Related-Issue: PROD-34332
Change-Id: Iad7058142631c92c5665b5e432ee90141a1a16b4
diff --git a/ironic/files/pike/ironic.conf b/ironic/files/pike/ironic.conf
index 3f3ff42..e8bceb2 100644
--- a/ironic/files/pike/ironic.conf
+++ b/ironic/files/pike/ironic.conf
@@ -3395,10 +3395,15 @@
# Deprecated group/name - [oslo_messaging_rabbit]/kombu_ssl_ca_certs
#ssl_ca_file =
+# NOTE(pas-ha) default values of below option is problematic with RMQ 3.8,
+# see PROD-34322
+# recreating queues on a secondary broker immediately after primary broker
+# has gone down leads to these queues being non-functional.
# How long to wait before reconnecting in response to an AMQP
# consumer cancel notification. (floating point value)
# Deprecated group/name - [DEFAULT]/kombu_reconnect_delay
#kombu_reconnect_delay = 1.0
+kombu_reconnect_delay = 5.0
# EXPERIMENTAL: Possible values are: gzip, bz2. If not set
# compression will not be used. This option may not be
@@ -3470,14 +3475,24 @@
# Reason: Replaced by [DEFAULT]/transport_url
#rabbit_virtual_host = /
+# NOTE(pas-ha) default values of below option is problematic with RMQ 3.8,
+# see PROD-34322
+# recreating queues on a secondary broker immediately after primary broker
+# has gone down leads to these queues being non-functional.

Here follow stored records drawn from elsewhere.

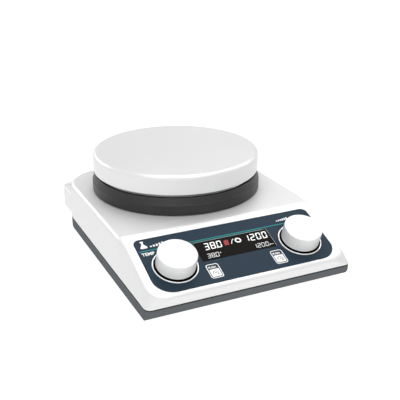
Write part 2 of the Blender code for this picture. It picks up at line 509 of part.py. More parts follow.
lathe("probe_socket", [(0, -9), (4.5, -9), (4.5, 0.35), (6.0, 0.35), (6.0, 1.8), (5.5, 2.3), (3.6, 2.3), (3.6, -6), (1.2, -6), (1.2, 0.5), (0, 0.5)],
      STEEL, rear_spot(PROBE_X), parent=rear, steps=18)
boolean(housing, cylinder_cut("probe_hole", 4.8, -10, 8, rear_spot(PROBE_X), parent=rear, steps=18))

# ---------------------------------------------------------------- rod insert
lathe("rod_insert", [(3.9, 15.0), (4.9, 15.0), (4.9, BOSS_TOP - 0.3), (4.4, BOSS_TOP - 0.3), (3.9, BOSS_TOP - 0.8)], STEEL, place(ROD_X, ROD_Y, 0), steps=20)
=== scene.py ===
"""Looks for the hotplate stirrer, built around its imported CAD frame. Metres, +Z up, front faces -Y."""

import math

import bmesh
import bpy
from mathutils import Matrix, Vector


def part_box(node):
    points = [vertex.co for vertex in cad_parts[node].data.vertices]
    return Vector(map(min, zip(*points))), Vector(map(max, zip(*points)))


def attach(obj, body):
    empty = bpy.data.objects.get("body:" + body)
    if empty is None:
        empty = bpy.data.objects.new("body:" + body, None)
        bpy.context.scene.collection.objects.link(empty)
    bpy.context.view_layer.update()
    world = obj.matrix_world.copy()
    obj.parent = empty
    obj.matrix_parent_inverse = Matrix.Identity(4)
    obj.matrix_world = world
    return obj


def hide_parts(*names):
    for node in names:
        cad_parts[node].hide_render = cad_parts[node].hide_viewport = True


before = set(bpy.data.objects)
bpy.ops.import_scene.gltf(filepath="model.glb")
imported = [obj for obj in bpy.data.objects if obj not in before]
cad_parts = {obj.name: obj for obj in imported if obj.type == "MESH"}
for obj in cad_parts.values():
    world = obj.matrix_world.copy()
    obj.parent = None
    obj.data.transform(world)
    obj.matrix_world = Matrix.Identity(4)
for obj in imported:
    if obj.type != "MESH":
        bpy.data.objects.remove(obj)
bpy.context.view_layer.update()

scene = bpy.context.scene
MM = 0.001

# ---------------------------------------------------------------- dimensions, in millimetres from the plate axis and the floor
plate_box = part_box("hotplate")
Y_PLATE = (plate_box[0].y + plate_box[1].y) / 2 / MM
PLATE_TOP = plate_box[1].z / MM
PLATE_LOW = plate_box[0].z / MM
PLATE_R = 67.5
FOOT_H, TRAY_H, SEAM = 3.0, 9.3, 0.8
Z_SEAM = FOOT_H + TRAY_H
Z_TOP = 41.4
WALL = 2.5
HALF_W, HALF_W_TOP = 81.0, 80.2
Y_NOSE, Y_FRONT_SEAM, Y_FRONT_BASE, Y_REAR = -138.4, -136.8, -131.5, 66.0
R_REAR, R_FRONT, R_SEAM = 35.0, 15.0, 5.0
SLOPE = math.radians(20.06)
PANEL_Y, PANEL_Z = -85.8, 39.38
KNOB_U, KNOB_V, KNOB_R, KNOB_H, KNOB_LIFT = 50.0, 30.0, 14.1, 12.0, 0.9
REAR_Z = 25.5
TANGENT = 1.9
ROD_X, ROD_Y = -68.5, 63.8
BOSS_X, BOSS_Y, BOSS_TOP = -79.0, 72.0, 30.0
SCREW_SPOTS = ((-71.0, -119.0), (71.0, -119.0), (-62.0, 44.0), (62.0, 44.0))
FOOT_SPOTS = ((-62.0, -100.0), (62.0, -100.0), (-56.0, 24.0), (56.0, 24.0))


def place(x, y, z):
    return Vector((x * MM, (y + Y_PLATE) * MM, z * MM))


PANEL = Matrix.Translation(place(0, PANEL_Y, PANEL_Z)) @ Matrix.Rotation(SLOPE, 4, "X")
REAR = Matrix.Translation(place(0, Y_REAR, REAR_Z)) @ Matrix.Rotation(math.radians(-90), 4, "X")
HERE = Matrix.Translation(place(0, 0, 0))


def at(matrix, x, y, z=0.0):
    return matrix @ Matrix.Translation((x * MM, y * MM, z * MM))


# ---------------------------------------------------------------- materials
def material(name, dark, light, rough=(0.4, 0.5), metallic=0.0, specular=0.5, mottle=60.0, grain=1800.0, bump=0.05,
             depth=0.00005, coat=0.0, coat_rough=0.1, stretch=(1.0, 1.0, 1.0), ior=1.5, transmission=0.0, detail=3.0):
    """A surface whose colour and gloss wander between two close values, with a fine moulded or milled grain."""
    mat = bpy.data.materials.new(name)
    mat.use_nodes = True
    tree = mat.node_tree
    shader = tree.nodes["Principled BSDF"]
    shader.inputs["Metallic"].default_value = metallic
    shader.inputs["Specular IOR Level"].default_value = specular
    shader.inputs["IOR"].default_value = ior
    shader.inputs["Coat Weight"].default_value = coat
    shader.inputs["Coat Roughness"].default_value = coat_rough
    shader.inputs["Transmission Weight"].default_value = transmission
    where = tree.nodes.new("ShaderNodeTexCoord")
    mapping = tree.nodes.new("ShaderNodeMapping")
    mapping.inputs["Scale"].default_value = stretch
    tree.links.new(where.outputs["Object"], mapping.inputs["Vector"])
    wander = tree.nodes.new("ShaderNodeTexNoise")
    wander.inputs["Scale"].default_value = mottle
    wander.inputs["Detail"].default_value = 4.0
    tree.links.new(mapping.outputs["Vector"], wander.inputs["Vector"])
    ramp = tree.nodes.new("ShaderNodeValToRGB")
    ramp.color_ramp.elements[0].position = 0.3
    ramp.color_ramp.elements[1].position = 0.7
    ramp.color_ramp.elements[0].color = (*dark, 1.0)
    ramp.color_ramp.elements[1].color = (*light, 1.0)
    tree.links.new(wander.outputs["Fac"], ramp.inputs["Fac"])
    tree.links.new(ramp.outputs["Color"], shader.inputs["Base Color"])
    gloss = tree.nodes.new("ShaderNodeMapRange")
    gloss.inputs["From Min"].default_value = 0.3
    gloss.inputs["From Max"].default_value = 0.7
    gloss.inputs["To Min"].default_value = rough[0]
    gloss.inputs["To Max"].default_value = rough[1]
    tree.links.new(wander.outputs["Fac"], gloss.inputs["Value"])
    tree.links.new(gloss.outputs["Result"], shader.inputs["Roughness"])
    if bump:
        fine = tree.nodes.new("ShaderNodeTexNoise")
        fine.inputs["Scale"].default_value = grain
        fine.inputs["Detail"].default_value = detail
        tree.links.new(mapping.outputs["Vector"], fine.inputs["Vector"])
        relief = tree.nodes.new("ShaderNodeBump")
        relief.inputs["Strength"].default_value = bump
        relief.inputs["Distance"].default_value = depth
        tree.links.new(fine.outputs["Fac"], relief.inputs["Height"])
        tree.links.new(relief.outputs["Normal"], shader.inputs["Normal"])
    return mat


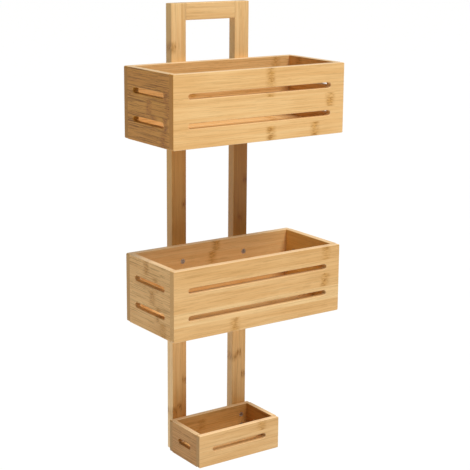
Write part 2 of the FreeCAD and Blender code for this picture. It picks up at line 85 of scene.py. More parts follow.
def linear(colour: str) -> tuple[float, float, float, float]:
    """Turn an sRGB hex colour into linear light.

    Args:
        colour: Six hex digits, such as "E6B77C".

    Returns:
        Linear red, green and blue, and an alpha of one.
    """
    channels = (int(colour[i : i + 2], 16) / 255 for i in (0, 2, 4))
    return (*(c / 12.92 if c <= 0.04045 else ((c + 0.055) / 1.055) ** 2.4 for c in channels), 1.0)


@dataclass
class NodeGraph:
    """A node tree and the one way that nodes are added to it."""

    tree: bpy.types.NodeTree

    def add(
        self,
        kind: str,
        inputs: dict[int | str, object] | None = None,
        output: int | str = 0,
        stops: Stops = (),
        **settings: object,
    ) -> Socket:
        """Add a node, set its properties, and fill or link its inputs.

        Args:
            kind: The node's type, such as "ShaderNodeMath".
            inputs: Values or output sockets, by the input's index or name.
            output: The index or name of the output to hand back.
            stops: Positions and sRGB hex colours, for a node that has a ramp.
            **settings: Properties of the node itself.

        Returns:
            The chosen output socket.
        """
        node = self.tree.nodes.new(kind)
        for name, value in settings.items():
            setattr(node, name, value)
        for key, value in (inputs or {}).items():
            if isinstance(value, Socket):
                self.tree.links.new(value, node.inputs[key])
            else:
                node.inputs[key].default_value = value
        for _ in stops[2:]:
            node.color_ramp.elements.new(0.5)
        for element, (position, shade) in zip(node.color_ramp.elements if stops else (), stops):
            element.position = position
            element.color = linear(shade)
        return node.outputs[output]


class Shader(NodeGraph):
    """A new material's nodes."""

    def __init__(self, name: str) -> None:
        """Make an empty material with a Principled surface.

        Args:
            name: The material's name.
        """
        self.material = bpy.data.materials.new(name)
        self.material.use_nodes = True
        super().__init__(self.material.node_tree)
        self.surface = self.tree.nodes["Principled BSDF"]

    def finish(self, links: dict[str, Socket], **constants: object) -> bpy.types.Material:
        """Link and set the Principled surface's own sockets.

        Args:
            links: Sockets that vary over the surface, by the surface's input name.
            **constants: Plain values, by input name with underscores for spaces.

        Returns:
            The finished material.
        """
        for name, socket in links.items():
            self.tree.links.new(socket, self.surface.inputs[name])
        for name, value in constants.items():
            self.surface.inputs[name.replace("_", " ")].default_value = value
        return self.material


# ---------------------------------------------------------------- finishes


@dataclass(frozen=True)
class Ramp:
    """A stretch of a pattern's values, from start to stop, and what its two ends become."""

    start: float
    stop: float
    low: float = 0.0
    high: float = 1.0

    def of(self, value: Socket) -> dict[int | str, object]:
        """Give a Map Range node's inputs for value."""
        ends = {"From Min": self.start, "From Max": self.stop, "To Min": self.low, "To Max": self.high}
        return {"Value": value, **ends}


@dataclass(frozen=True)
class Grain:
    """A noise pattern drawn out along the grain: its length and width, and its finer octaves."""

    length: float
    width: float
    detail: float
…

# How frequently to retry connecting with RabbitMQ. (integer
# value)
#rabbit_retry_interval = 1
+rabbit_retry_interval = 5
+# NOTE(pas-ha) default values of below option is problematic with RMQ 3.8,
+# see PROD-34322
+# recreating queues on a secondary broker immediately after primary broker
+# has gone down leads to these queues being non-functional.
# How long to backoff for between retries when connecting to
# RabbitMQ. (integer value)
# Deprecated group/name - [DEFAULT]/rabbit_retry_backoff
#rabbit_retry_backoff = 2
+rabbit_retry_backoff = 10
# Maximum interval of RabbitMQ connection retries. Default is
# 30 seconds. (integer value)